Checking in at Standing Rock is only one example of this dichotomy, but it has gotten me thinking a lot about what we talk about when we talk about politics. It also has me thinking about how in this election, that dichotomy might not be as clear cut as I think it is. When someone writes an angry status update about Trump or Clinton, isn't that as much of an action as anything? If our social media is an echo-chamber, then no. If we are actually reaching people of differing view points, then maybe. Voting blows this dichotomy out of the water because it is at once showing and telling your solidarity with a certain candidate; however, you only get to vote for President once every four years. What do you do with the rest of the time?

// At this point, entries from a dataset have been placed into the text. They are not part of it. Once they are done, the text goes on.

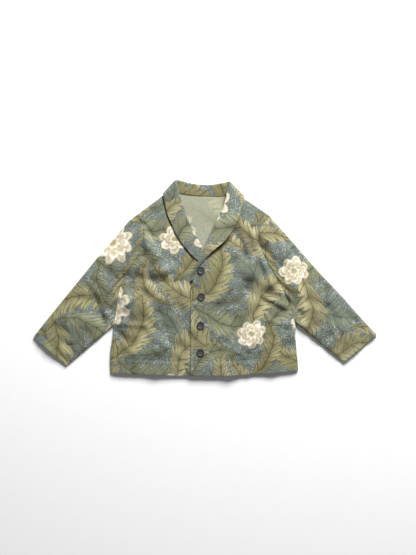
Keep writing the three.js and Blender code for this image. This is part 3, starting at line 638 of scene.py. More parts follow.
def sleeve_grid(side):
    """Middle surface of a sleeve's tube in rings from the armhole to the cuff, and its place on
    the print."""
    points, part, place, dips = armhole_ring(side)
    half = HALVES[side]
    shares = even(SLEEVE_ROWS)
    upper = along(half["sleeve_top"], shares)
    lower = along(half["sleeve_under"], shares)
    run = upper[-1] - upper[0]
    length = np.linalg.norm(run)
    run = run / length
    perp = np.array([run[1], -run[0]]) * half["sign"]
    levels = table_at([row[:2] for row in SLEEVE_LEVELS], shares)
    crowns = table_at([(row[0], row[2]) for row in SLEEVE_LEVELS], shares)
    fades = smooth(0, SLEEVE_BLEND, shares)
    start_width = np.linalg.norm(lower[0] - upper[0])
    start_across = (lower[0] - upper[0]) / start_width
    rows, prints = [], []
    for k, share in enumerate(shares):
        width = np.linalg.norm(lower[k] - upper[k])
        across = (lower[k] - upper[k]) / width
        depth, height, on_top = sleeve_places(part, place, width, levels[k], crowns[k])
        start_depth = sleeve_places(part, place, start_width, levels[k], crowns[k])[0]
        straight = upper[0] + start_depth[:, None] * start_across
        xy = upper[k] + depth[:, None] * across + (points[:, :2] - straight) * (1 - share)
        fold = (fold_height(xy) + grain_height(side, xy)) * on_top
        cuff = groove(abs((1 - share) * length - CUFF_FOLD)) * on_top
        drawn_in = seam_dip(share * length) / seam_dip(0.0) * dips
        z = mix(points[:, 2] + dips, height + fold - cuff, fades[k]) - drawn_in
        lowest = mix(FLOOR_LEVEL, LOWEST_TOP, on_top * fades[k])
        rows.append(with_height(xy, np.maximum(z, lowest)))
        prints.append(sleeve_print(part, place, xy - upper[0], upper[k] - upper[0], perp, run))
    rows[0] = points
    rows = [np.vstack([row, row[:1]]) for row in rows]
    folds = [(point - upper[0]) @ perp for point in upper]
    last = [[2 * fold - row[0, 0], row[0, 1]] for row, fold in zip(prints, folds)]
    return np.array(rows), np.array([np.vstack(pair) for pair in zip(prints, last)])


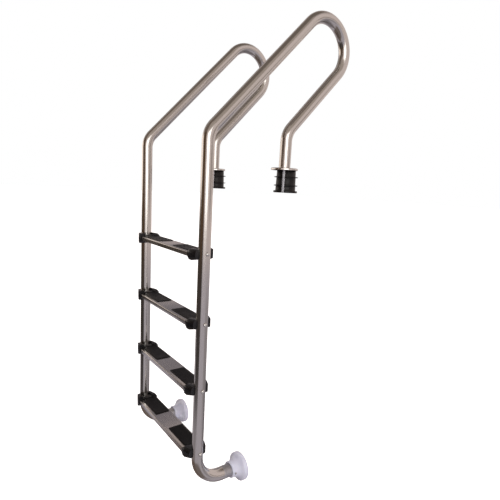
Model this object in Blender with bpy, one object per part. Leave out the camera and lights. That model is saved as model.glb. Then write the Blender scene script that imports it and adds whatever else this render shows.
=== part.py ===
"""Pool ladder for a deck-anchored swimming pool.

Two bent stainless rails carry four folded treads between plastic end caps.
Each rail stands in a split anchor sleeve set in the deck, under a loose
cover ring, and ends in a rubber foot that bears on the pool wall.

Frame: metres, +Z up, +X to the right of a bather facing the wall, +Y from the
pool towards the deck. The origin is midway between the two anchors, at the
level of the deck surface.
"""

import math

import bmesh
import bpy
from mathutils import Matrix, Vector

# Rails
TUBE_R = 0.0215
TUBE_WALL = 0.0015
TUBE_SIDES = 18
RAIL_SPACING = 0.500
RAIL_LEAN = math.radians(44.0)
RAIL_BEND_R = 0.075
LOOP_R = 0.110
FRONT_SLOPE = 0.566
REAR_SLOPE = 0.312
LOWER_BEND_R = 0.108
BEND_STEP = math.radians(12.9)
FOOT_END_SWELL = 1.16
SWELL_START = math.radians(45.0)

# Steps
STEP_COUNT = 4
STEP_PITCH = 0.250
TOP_BOLT_BELOW_DECK = 0.300
RAIL_BEND_ABOVE_TOP_BOLT = 0.374

# Treads
TREAD_HALF_LENGTH = 0.212
TREAD_HALF_DEPTH = 0.041
TREAD_TOP = 0.0027
TREAD_FLANGE = 0.0165
TREAD_SHEET = 0.0015
TREAD_FOLD_R = 0.0030
PAD_LENGTH = 0.145
PAD_INNER_END = 0.061
PAD_FRONT = -0.027
PAD_REAR = 0.035
PAD_THICKNESS = 0.0020
PAD_CUT_CORNER = 0.0125

# End caps, measured from the bolt axis on the rail's centreline
CAP_INNER = -0.0425
CAP_STEP = -0.036
CAP_TAPER = -0.026
CAP_OUTER = 0.0
CAP_LOW_TOP = 0.0070
CAP_HIGH_TOP = 0.0143
CAP_LOW_HALF = 0.0437
CAP_HIGH_HALF = 0.0450
CAP_OUTER_HALF = 0.0355
CAP_LOW_OUTER = -0.025
CAP_LOW_BOTTOM = -0.0178
CAP_HIGH_BOTTOM = -0.0262
CAP_OUTER_BOTTOM = -0.0185
CAP_LOW_CORNER_R = 0.0060
CAP_HIGH_CORNER_R = 0.0130
CAP_SHARP_R = 0.0020
CAP_CROWN_R = 0.0140
CAP_NOTCH_HALF = 0.0205
CAP_NOTCH_FLOOR = 0.0074
PLUG_INNER = -0.062
PLUG_HALF = 0.0390
PLUG_TOP = 0.0008
PLUG_BOTTOM = -0.0140

# M8 fasteners
BOLT_R = 0.0040
BOLT_HOLE_R = 0.0045
BOLT_HEAD_R = 0.0068
BOLT_HEAD_H = 0.0044
BOLT_TIP = -0.0372
BOLT_SIDES = 10
SOCKET_FLATS = 0.0050
SOCKET_DEPTH = 0.0022
NUT_FLATS = 0.0130
NUT_INNER = -0.0372
NUT_OUTER = -0.0307
NUT_BORE_R = 0.0045
NUT_SLOT_FLATS = 0.0137

# Feet, measured along the foot's own axis from the end of the rail's bend
FOOT_DROP = 0.883
FOOT_START = 0.149
FOOT_FACE = 0.207
RAIL_FOOT_END = 0.184
FOOT_BORE_R = 0.0256
FOOT_COLLAR_R = 0.0320
FOOT_FLARE_R = 0.0420
FOOT_RIM_R = 0.0555
FOOT_RIM_THICK = 0.0190
FOOT_SCREW_ALONG = 0.159
SCREW_R = 0.0020
SCREW_HOLE_R = 0.0024
SCREW_HEAD_R = 0.0042

# Anchors, measured from the deck surface
SLEEVE_TOP = 0.0062
SLEEVE_BOTTOM = -0.0830
SLEEVE_BORE_R = 0.0221
SLEEVE_OFFSET = 0.0110
SLEEVE_TOP_R = 0.0352
SLEEVE_LOW_R = 0.0378
FIN_R = 0.0446
FIN_THICK = 0.0044
FIN_LEVELS = (-0.0250, -0.0560)
RIM_R = 0.0450
RIM_HEIGHT = 0.0080
SLIT_WIDTH = 0.0110
SLIT_AZIMUTH = math.radians(-42.0)
RAIL_ANCHOR_END = -0.0800
COVER_R = 0.0505
COVER_HOLE_R = 0.0226
COVER_SHEET = 0.0012
COVER_HEIGHT = 0.0078
COVER_CORNER_R = 0.0035

GAP = 0.0003
SIDES = {"left": -1.0, "right": 1.0}
SMOOTH_ANGLE = math.radians(35.0)


def rail_offset():
    """Distance from the steps' rail centreline to the anchored leg, along Y."""
    along_slopes = (FRONT_SLOPE - REAR_SLOPE) * math.sin(RAIL_LEAN)
    across_loop = 2.0 * LOOP_R * math.cos(RAIL_LEAN)
    return along_slopes + across_loop


RAIL_Y = -rail_offset()
TOP_BOLT_Z = -TOP_BOLT_BELOW_DECK
FOOT_Z = TOP_BOLT_Z - FOOT_DROP


def clear_scene():
    for obj in list(bpy.data.objects):
        bpy.data.objects.remove(obj, do_unlink=True)


def make_material(name, colour, roughness, metallic):
    material = bpy.data.materials.new(name)
    material.use_nodes = True
    shader = material.node_tree.nodes["Principled BSDF"]
    shader.inputs["Base Color"].default_value = (*colour, 1.0)
    shader.inputs["Roughness"].default_value = roughness
    shader.inputs["Metallic"].default_value = metallic
    return material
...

Here's what I do: on November 9th, I am showing where I stand by actively taking a stand. On November 9th, I am switching party affiliations. I do not believe that I am a Democrat anymore. I am a liberal, I am a progressive, but I am not a capital-D Democrat. I will vote for Hillary Clinton on November 8th, and starting no November 9th I will do everything in my power to show her that putting her into office is not the end of her campaign, but the beginning of it. I feel no solidarity with the Democratic Party, an organization as corrupt as it is opaque. Right now, I am effectively "updating my status" when it comes to the state of the two-party system. Once this election is finally, mercifully over, I'm putting that status into action.

In the meantime, I'll be here every day until November 8th. This is where I stand: someone conflicted, confused, and yet committed to seeing this week out. We'll see what happens after this week is through.